Description of the task >> Repeat exactly and only the lines from the line containing "What build123d script" through the line containing "from math import", both included.

Data listing >>
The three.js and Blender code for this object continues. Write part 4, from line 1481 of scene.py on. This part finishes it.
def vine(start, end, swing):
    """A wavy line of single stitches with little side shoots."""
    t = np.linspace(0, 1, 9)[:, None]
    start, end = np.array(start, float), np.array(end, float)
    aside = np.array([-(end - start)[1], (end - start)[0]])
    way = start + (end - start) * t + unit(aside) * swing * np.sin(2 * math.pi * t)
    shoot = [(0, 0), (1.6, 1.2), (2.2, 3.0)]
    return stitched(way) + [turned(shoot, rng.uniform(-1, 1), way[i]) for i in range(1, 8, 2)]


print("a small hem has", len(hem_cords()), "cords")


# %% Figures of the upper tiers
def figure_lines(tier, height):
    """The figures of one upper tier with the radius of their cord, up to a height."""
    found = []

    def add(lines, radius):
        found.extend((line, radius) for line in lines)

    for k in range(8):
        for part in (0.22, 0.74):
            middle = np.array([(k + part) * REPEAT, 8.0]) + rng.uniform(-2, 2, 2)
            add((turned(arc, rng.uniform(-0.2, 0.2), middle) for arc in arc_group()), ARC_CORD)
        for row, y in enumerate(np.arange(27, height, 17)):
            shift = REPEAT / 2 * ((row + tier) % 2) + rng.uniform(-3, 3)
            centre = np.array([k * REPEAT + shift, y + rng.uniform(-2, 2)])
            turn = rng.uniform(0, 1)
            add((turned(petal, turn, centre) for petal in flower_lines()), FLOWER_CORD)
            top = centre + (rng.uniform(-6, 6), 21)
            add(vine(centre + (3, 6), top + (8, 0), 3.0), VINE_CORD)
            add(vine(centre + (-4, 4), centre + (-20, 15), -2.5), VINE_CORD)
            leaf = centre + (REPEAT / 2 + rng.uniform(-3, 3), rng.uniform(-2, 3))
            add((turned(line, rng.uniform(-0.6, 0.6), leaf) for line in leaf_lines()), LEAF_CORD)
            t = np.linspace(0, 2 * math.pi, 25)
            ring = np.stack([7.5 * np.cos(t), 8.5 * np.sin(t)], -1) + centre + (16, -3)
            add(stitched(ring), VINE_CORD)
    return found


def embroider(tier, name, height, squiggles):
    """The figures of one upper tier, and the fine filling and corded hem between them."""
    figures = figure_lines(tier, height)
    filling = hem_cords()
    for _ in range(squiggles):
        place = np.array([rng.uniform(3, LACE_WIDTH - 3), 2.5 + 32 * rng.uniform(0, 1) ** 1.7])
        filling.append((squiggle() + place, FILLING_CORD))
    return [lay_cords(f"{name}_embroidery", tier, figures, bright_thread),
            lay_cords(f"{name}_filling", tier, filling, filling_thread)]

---

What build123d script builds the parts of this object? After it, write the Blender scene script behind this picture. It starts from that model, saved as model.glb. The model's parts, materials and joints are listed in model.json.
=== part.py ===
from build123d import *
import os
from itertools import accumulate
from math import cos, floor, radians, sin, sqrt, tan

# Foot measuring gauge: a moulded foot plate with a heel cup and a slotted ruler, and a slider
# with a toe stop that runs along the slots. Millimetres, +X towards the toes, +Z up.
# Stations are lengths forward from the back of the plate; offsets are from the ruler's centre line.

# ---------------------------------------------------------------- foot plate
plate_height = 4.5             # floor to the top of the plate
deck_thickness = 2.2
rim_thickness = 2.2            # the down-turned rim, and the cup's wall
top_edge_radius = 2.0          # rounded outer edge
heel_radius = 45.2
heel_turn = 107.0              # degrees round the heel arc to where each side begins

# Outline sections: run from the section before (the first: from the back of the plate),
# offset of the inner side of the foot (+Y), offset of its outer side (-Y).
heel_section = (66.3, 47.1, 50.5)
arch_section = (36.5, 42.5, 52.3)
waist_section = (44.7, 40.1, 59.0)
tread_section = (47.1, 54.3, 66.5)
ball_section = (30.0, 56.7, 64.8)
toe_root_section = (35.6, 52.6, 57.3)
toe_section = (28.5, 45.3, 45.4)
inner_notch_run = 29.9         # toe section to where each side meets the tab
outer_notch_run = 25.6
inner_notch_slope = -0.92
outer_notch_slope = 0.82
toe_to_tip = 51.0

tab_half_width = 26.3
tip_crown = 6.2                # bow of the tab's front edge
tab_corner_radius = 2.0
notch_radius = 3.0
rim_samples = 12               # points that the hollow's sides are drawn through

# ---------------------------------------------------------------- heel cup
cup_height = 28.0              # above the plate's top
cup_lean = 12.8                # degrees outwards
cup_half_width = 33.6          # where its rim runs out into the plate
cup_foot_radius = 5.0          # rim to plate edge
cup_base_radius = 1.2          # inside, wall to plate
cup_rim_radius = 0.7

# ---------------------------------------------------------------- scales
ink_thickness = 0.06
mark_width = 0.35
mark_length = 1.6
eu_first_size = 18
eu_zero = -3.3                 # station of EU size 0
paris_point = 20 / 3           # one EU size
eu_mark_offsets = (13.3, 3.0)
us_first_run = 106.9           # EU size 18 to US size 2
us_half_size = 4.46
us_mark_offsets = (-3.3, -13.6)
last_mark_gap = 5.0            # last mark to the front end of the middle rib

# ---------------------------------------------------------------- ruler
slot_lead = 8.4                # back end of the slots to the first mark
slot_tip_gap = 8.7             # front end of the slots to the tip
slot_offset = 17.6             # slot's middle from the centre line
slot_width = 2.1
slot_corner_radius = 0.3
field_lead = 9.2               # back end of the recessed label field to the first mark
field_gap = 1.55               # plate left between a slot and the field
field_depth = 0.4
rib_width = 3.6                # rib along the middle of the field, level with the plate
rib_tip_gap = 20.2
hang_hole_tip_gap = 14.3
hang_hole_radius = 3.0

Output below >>
What build123d script builds the parts of this object? After it, write the Blender scene script behind this picture. It starts from that model, saved as model.glb. The model's parts, materials and joints are listed in model.json.
=== part.py ===
from build123d import *
import os
from itertools import accumulate
from math import cos, floor, radians, sin, sqrt, tan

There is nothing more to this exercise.